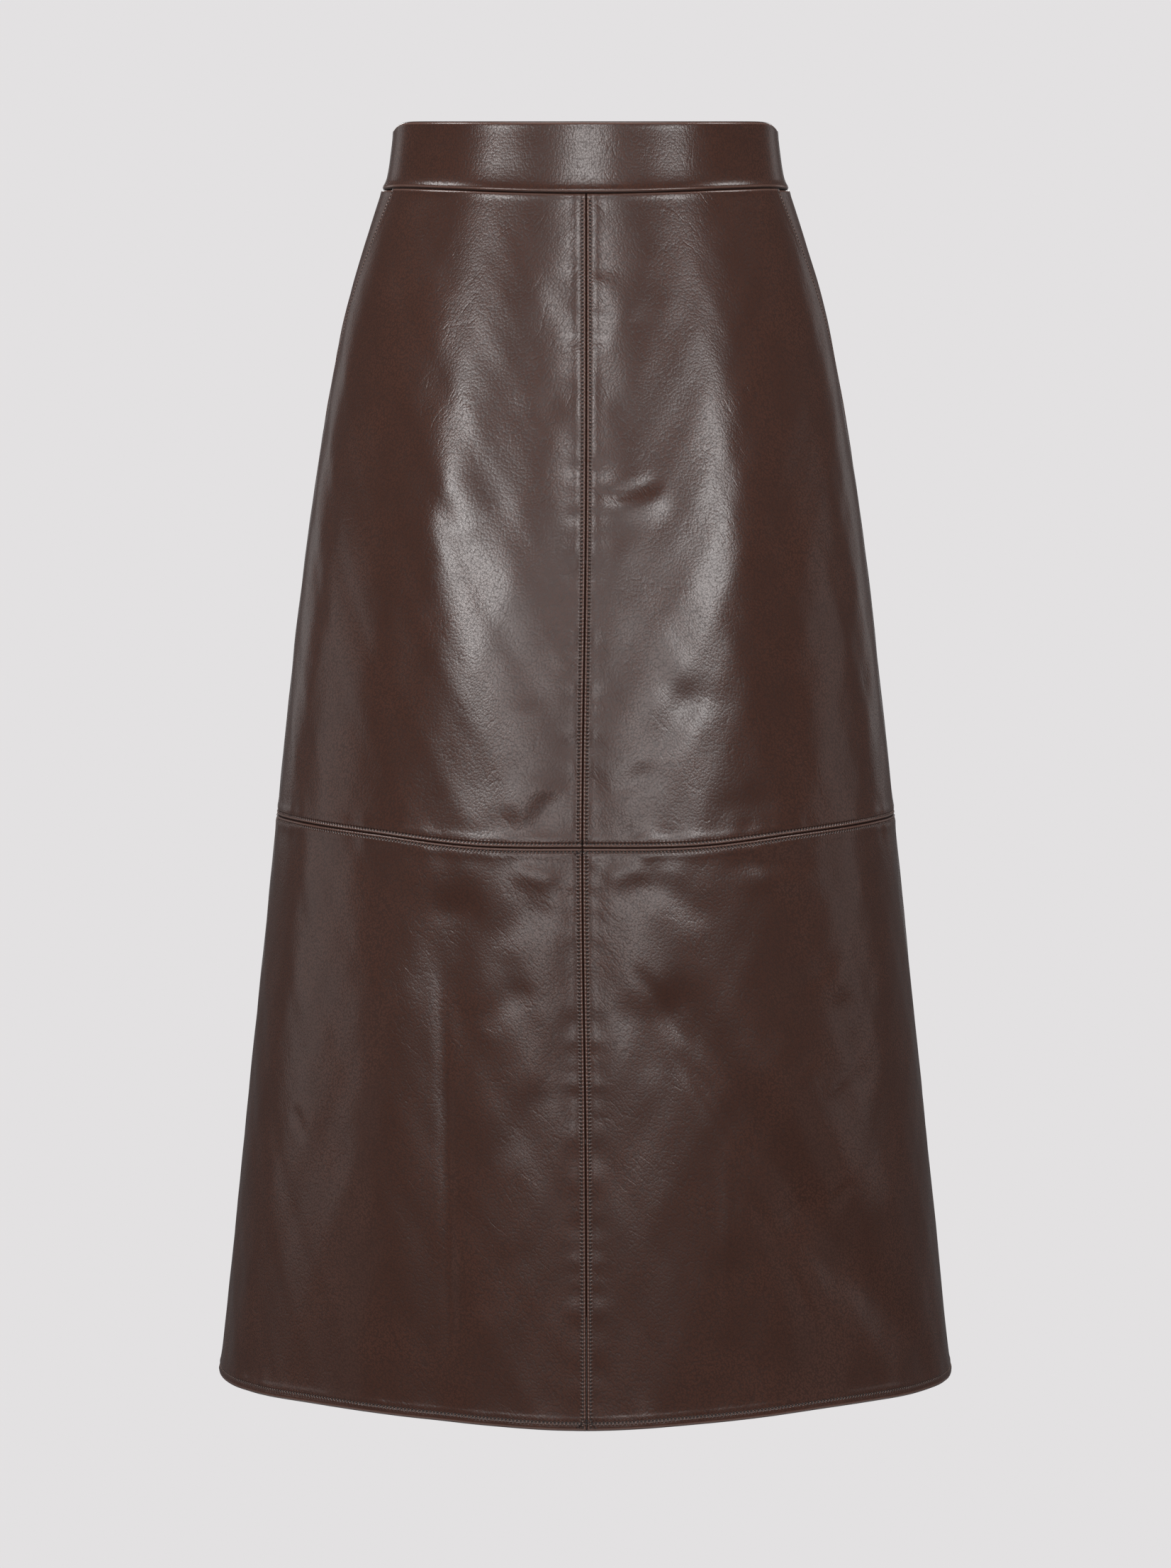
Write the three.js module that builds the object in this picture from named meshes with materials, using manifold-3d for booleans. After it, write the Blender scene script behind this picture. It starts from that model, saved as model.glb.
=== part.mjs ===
// A-line midi skirt in dark brown leather, filled out as when it is worn.
// The front faces -Y and +Z is up. Left is the wearer's left, which is +X.
// The origin is on the body's axis, half way up the waistband.
// A point of the cloth is given by its angle round the body and its drop below the band's top edge.
// The angle is in degrees: 0 at the centre front, 90 at the left side, 180 at the centre back.
import * as THREE from 'three';
import { mergeVertices } from 'three/addons/utils/BufferGeometryUtils.js';
import Module from 'manifold-3d';

// Cloth and seams, in millimetres
const LEATHER = 1.2;
const BAND_THICKNESS = 2.4;
const SEAM_GAP = 0.3;
const HALF_GAP = SEAM_GAP / 2;
const EDGE_ROLL = 0.5;

// Heights, in millimetres
const BAND_HEIGHT = 45;
const ORIGIN_DROP = BAND_HEIGHT / 2;
const HEM_TURN_UP = 9;

// The top edge dips a little at each side seam
const SIDE_DIP = 5.5;
const SIDE_DIP_SPREAD = 12.8;

// Slanted pockets: the edge starts in front of the side seam and runs down into it
const POCKET_SETBACK = 30;
const POCKET_END_DROP = 195;
const POCKET_UNDERLAP = 12;

// Concealed zip at the centre back
const ZIP_TAPE_WIDTH = 24;
const ZIP_TAPE_THICKNESS = 0.8;
const ZIP_TAPE_CLEARANCE = 0.7;
const ZIP_TOP_DROP = 16;
const ZIP_END_DROP = 215;
const SLIDER_DROP = 9;
const SLIDER_HEIGHT = 9;
const NECK_WIDTH = 1.4;
const NECK_HEIGHT = 5;

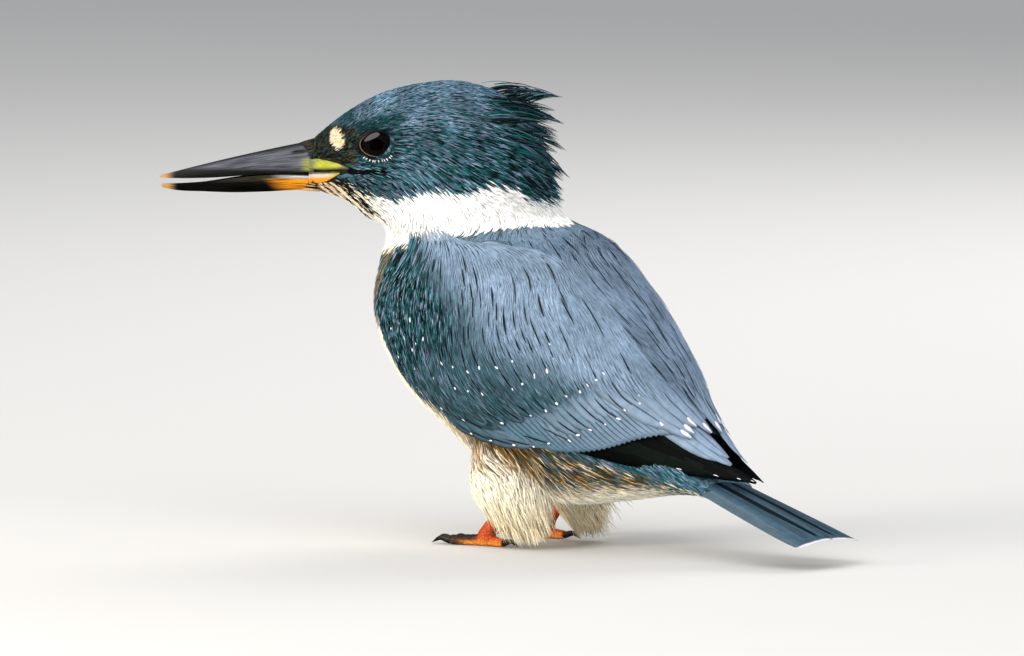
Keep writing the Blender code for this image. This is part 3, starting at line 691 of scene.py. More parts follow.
class Finish:
    """A procedural material. Constants go on its Principled shader's own sockets."""

    def __init__(self, name, **constants):
        self.material = bpy.data.materials.new(name)
        self.material.use_nodes = True
        self.tree = self.material.node_tree
        self.shader = self.tree.nodes["Principled BSDF"]
        for key, value in constants.items():
            name = key.replace("_", " ").title().replace("Ior", "IOR")
            self.shader.inputs[name].default_value = value

    def node(self, kind, settings=None, sockets=None):
        """Adds a node, sets its settings first, then gives its sockets values or links. Sockets
        go by identifier, name or number. Returns its outputs that are in use, as Values."""
        node = self.tree.nodes.new(kind)
        for key, value in (settings or {}).items():
            if key == "stops":
                for spare in range(len(value) - 2):
                    node.color_ramp.elements.new(0.5)
                for element, (at, colour) in zip(node.color_ramp.elements, value):
                    element.position, element.color = at, (*colour, 1.0)
            else:
                setattr(node, key, value)
        by_id = {s.identifier: s for s in node.inputs}
        for key, value in (sockets or {}).items():
            socket = by_id[key] if key in by_id else node.inputs[key]
            if isinstance(value, Value):
                self.tree.links.new(value.socket, socket)
            else:
                socket.default_value = value
        return [Value(self, s) for s in node.outputs if s.enabled]

    def mix(self, share, a, b, kind="MIX"):
        """Colour a towards colour b by the share."""
        rgba = [v if isinstance(v, Value) else (*v, 1.0) for v in (a, b)]
        return self.node("ShaderNodeMix", {"data_type": "RGBA", "blend_type": kind},
                         {"Factor_Float": share, "A_Color": rgba[0], "B_Color": rgba[1]})[0]

    def colour(self, name):
        return self.node("ShaderNodeAttribute", {"attribute_name": name})[0]

    def place(self):
        """Object coordinates."""
        return self.node("ShaderNodeTexCoord")[3]

    def tinted(self, shade):
        """The piece's own tint times a shade."""
        return self.node("ShaderNodeVectorMath", {"operation": "SCALE"},
                         {0: self.colour("Tint"), "Scale": shade})[0]

    def noise(self, scale, detail=3.0, stretch=None, place=None):
        """Noise in 0 to 1 on Object coordinates, stretched by a scale for each axis."""
        place = place or self.place()
        if stretch:
            place = self.node("ShaderNodeMapping", None, {"Vector": place, "Scale": stretch})[0]
        return self.node("ShaderNodeTexNoise", None,
                         {"Vector": place, "Scale": scale, "Detail": detail, "Roughness": 0.6})[0]

    def bump(self, height, strength, distance):
        made = self.node("ShaderNodeBump", None,
                         {"Height": height, "Strength": strength, "Distance": distance})[0]
        self.feed("Normal", made)

    def feed(self, name, value):
        self.tree.links.new(value.socket, self.shader.inputs[name])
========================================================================
Your task is to reproduce all of the records exactly.

*The solution:*
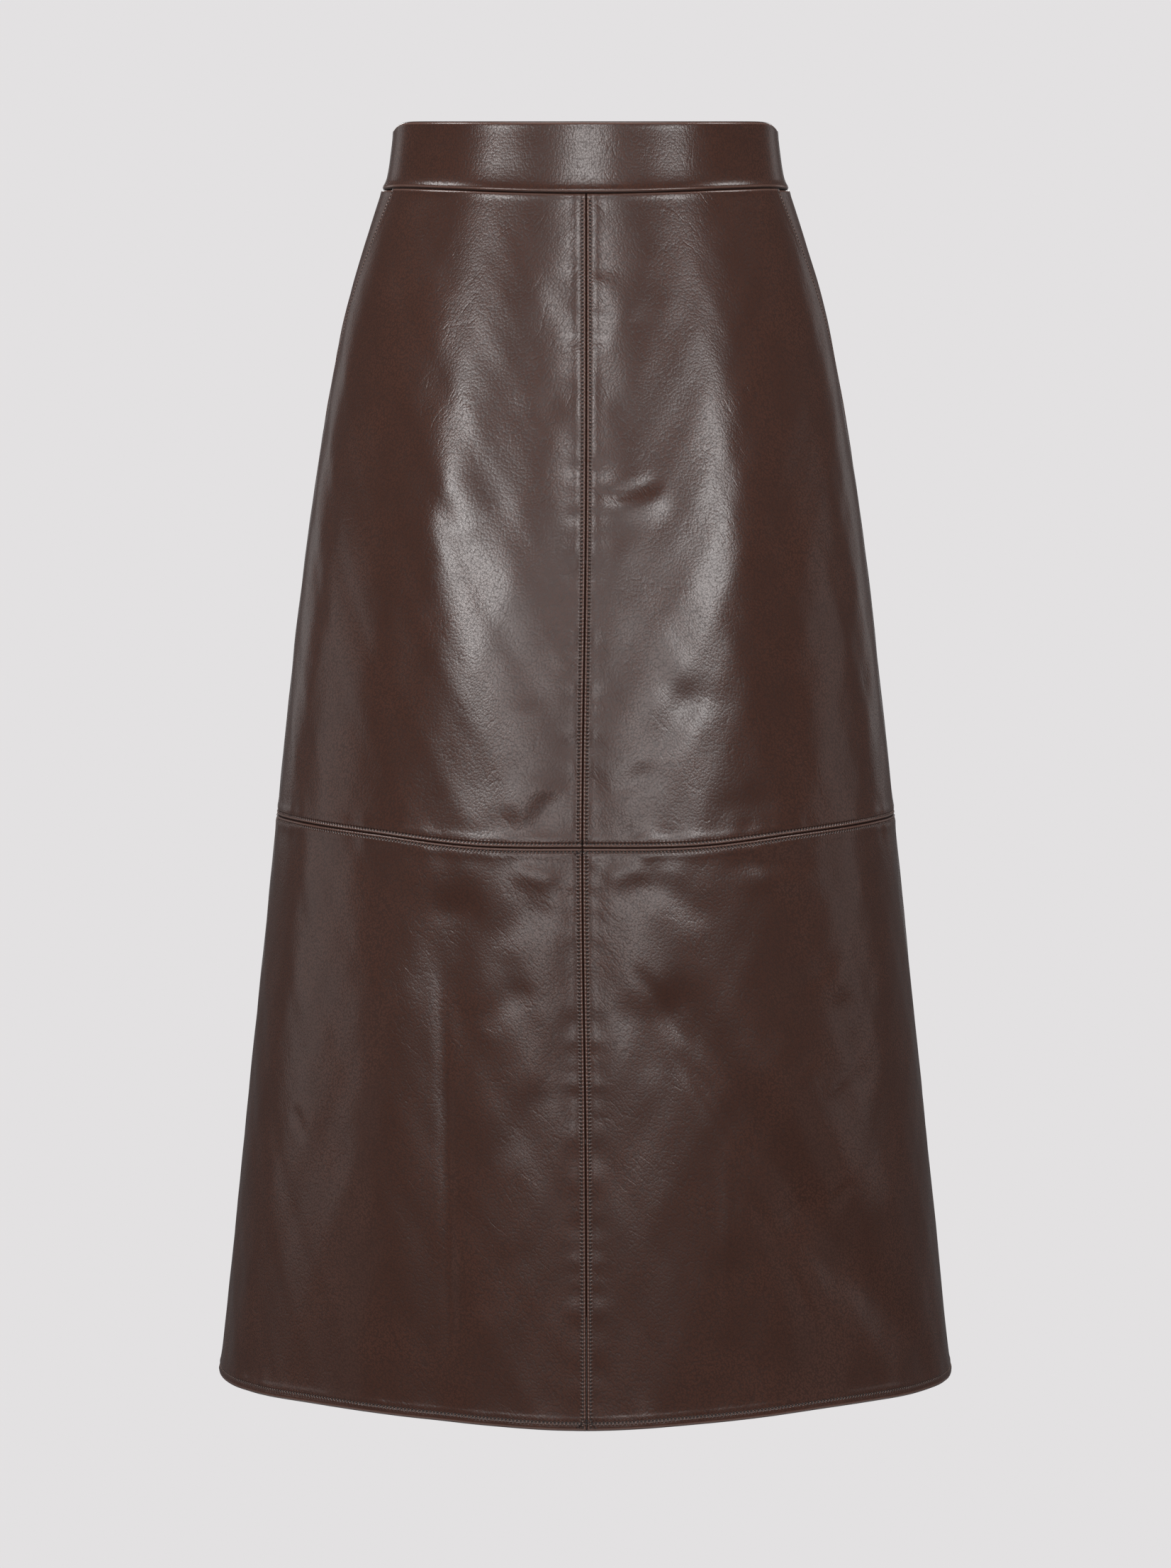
Write the three.js module that builds the object in this picture from named meshes with materials, using manifold-3d for booleans. After it, write the Blender scene script behind this picture. It starts from that model, saved as model.glb.
=== part.mjs ===
// A-line midi skirt in dark brown leather, filled out as when it is worn.
// The front faces -Y and +Z is up. Left is the wearer's left, which is +X.
// The origin is on the body's axis, half way up the waistband.
// A point of the cloth is given by its angle round the body and its drop below the band's top edge.
// The angle is in degrees: 0 at the centre front, 90 at the left side, 180 at the centre back.
import * as THREE from 'three';
import { mergeVertices } from 'three/addons/utils/BufferGeometryUtils.js';
import Module from 'manifold-3d';

// Cloth and seams, in millimetres
const LEATHER = 1.2;
const BAND_THICKNESS = 2.4;
const SEAM_GAP = 0.3;
const HALF_GAP = SEAM_GAP / 2;
const EDGE_ROLL = 0.5;

// Heights, in millimetres
const BAND_HEIGHT = 45;
const ORIGIN_DROP = BAND_HEIGHT / 2;
const HEM_TURN_UP = 9;

// The top edge dips a little at each side seam
const SIDE_DIP = 5.5;
const SIDE_DIP_SPREAD = 12.8;

// Slanted pockets: the edge starts in front of the side seam and runs down into it
const POCKET_SETBACK = 30;
const POCKET_END_DROP = 195;
const POCKET_UNDERLAP = 12;

// Concealed zip at the centre back
const ZIP_TAPE_WIDTH = 24;
const ZIP_TAPE_THICKNESS = 0.8;
const ZIP_TAPE_CLEARANCE = 0.7;
const ZIP_TOP_DROP = 16;
const ZIP_END_DROP = 215;
const SLIDER_DROP = 9;
const SLIDER_HEIGHT = 9;
const NECK_WIDTH = 1.4;
const NECK_HEIGHT = 5;

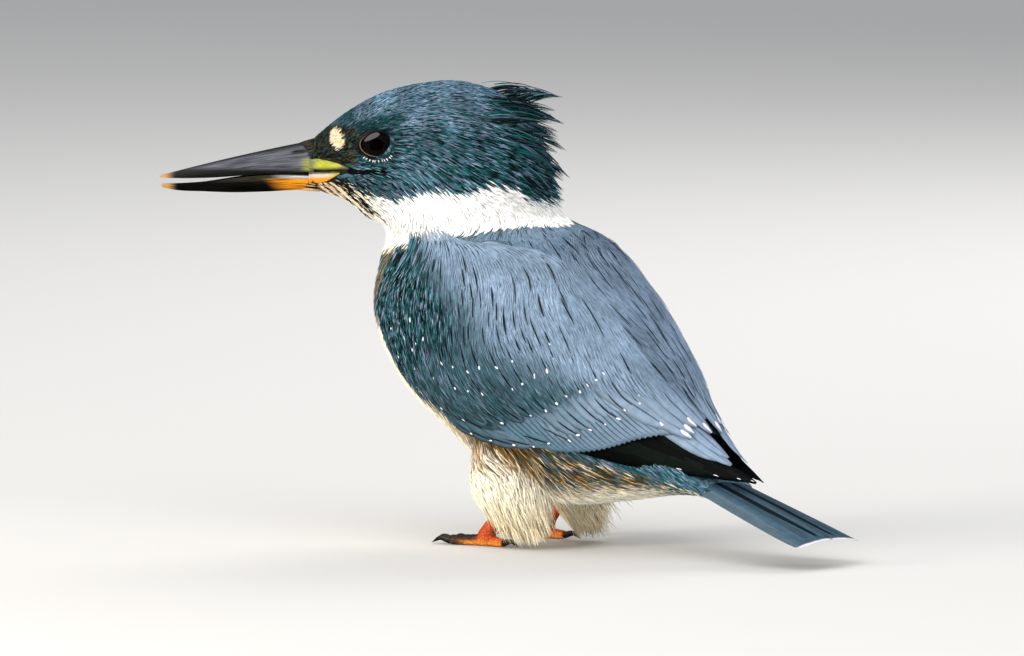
Keep writing the Blender code for this image. This is part 3, starting at line 691 of scene.py. More parts follow.
class Finish:
    """A procedural material. Constants go on its Principled shader's own sockets."""

    def __init__(self, name, **constants):
        self.material = bpy.data.materials.new(name)
        self.material.use_nodes = True
        self.tree = self.material.node_tree
        self.shader = self.tree.nodes["Principled BSDF"]
        for key, value in constants.items():
            name = key.replace("_", " ").title().replace("Ior", "IOR")
            self.shader.inputs[name].default_value = value

    def node(self, kind, settings=None, sockets=None):
        """Adds a node, sets its settings first, then gives its sockets values or links. Sockets
        go by identifier, name or number. Returns its outputs that are in use, as Values."""
        node = self.tree.nodes.new(kind)
        for key, value in (settings or {}).items():
            if key == "stops":
                for spare in range(len(value) - 2):
                    node.color_ramp.elements.new(0.5)
                for element, (at, colour) in zip(node.color_ramp.elements, value):
                    element.position, element.color = at, (*colour, 1.0)
            else:
                setattr(node, key, value)
        by_id = {s.identifier: s for s in node.inputs}
        for key, value in (sockets or {}).items():
            socket = by_id[key] if key in by_id else node.inputs[key]
            if isinstance(value, Value):
                self.tree.links.new(value.socket, socket)
            else:
                socket.default_value = value
        return [Value(self, s) for s in node.outputs if s.enabled]

    def mix(self, share, a, b, kind="MIX"):
        """Colour a towards colour b by the share."""
        rgba = [v if isinstance(v, Value) else (*v, 1.0) for v in (a, b)]
        return self.node("ShaderNodeMix", {"data_type": "RGBA", "blend_type": kind},
                         {"Factor_Float": share, "A_Color": rgba[0], "B_Color": rgba[1]})[0]

    def colour(self, name):
        return self.node("ShaderNodeAttribute", {"attribute_name": name})[0]

    def place(self):
        """Object coordinates."""
        return self.node("ShaderNodeTexCoord")[3]

    def tinted(self, shade):
        """The piece's own tint times a shade."""
        return self.node("ShaderNodeVectorMath", {"operation": "SCALE"},
                         {0: self.colour("Tint"), "Scale": shade})[0]

    def noise(self, scale, detail=3.0, stretch=None, place=None):
        """Noise in 0 to 1 on Object coordinates, stretched by a scale for each axis."""
        place = place or self.place()
        if stretch:
            place = self.node("ShaderNodeMapping", None, {"Vector": place, "Scale": stretch})[0]
        return self.node("ShaderNodeTexNoise", None,
                         {"Vector": place, "Scale": scale, "Detail": detail, "Roughness": 0.6})[0]

    def bump(self, height, strength, distance):
        made = self.node("ShaderNodeBump", None,
                         {"Height": height, "Strength": strength, "Distance": distance})[0]
        self.feed("Normal", made)

    def feed(self, name, value):
        self.tree.links.new(value.socket, self.shader.inputs[name])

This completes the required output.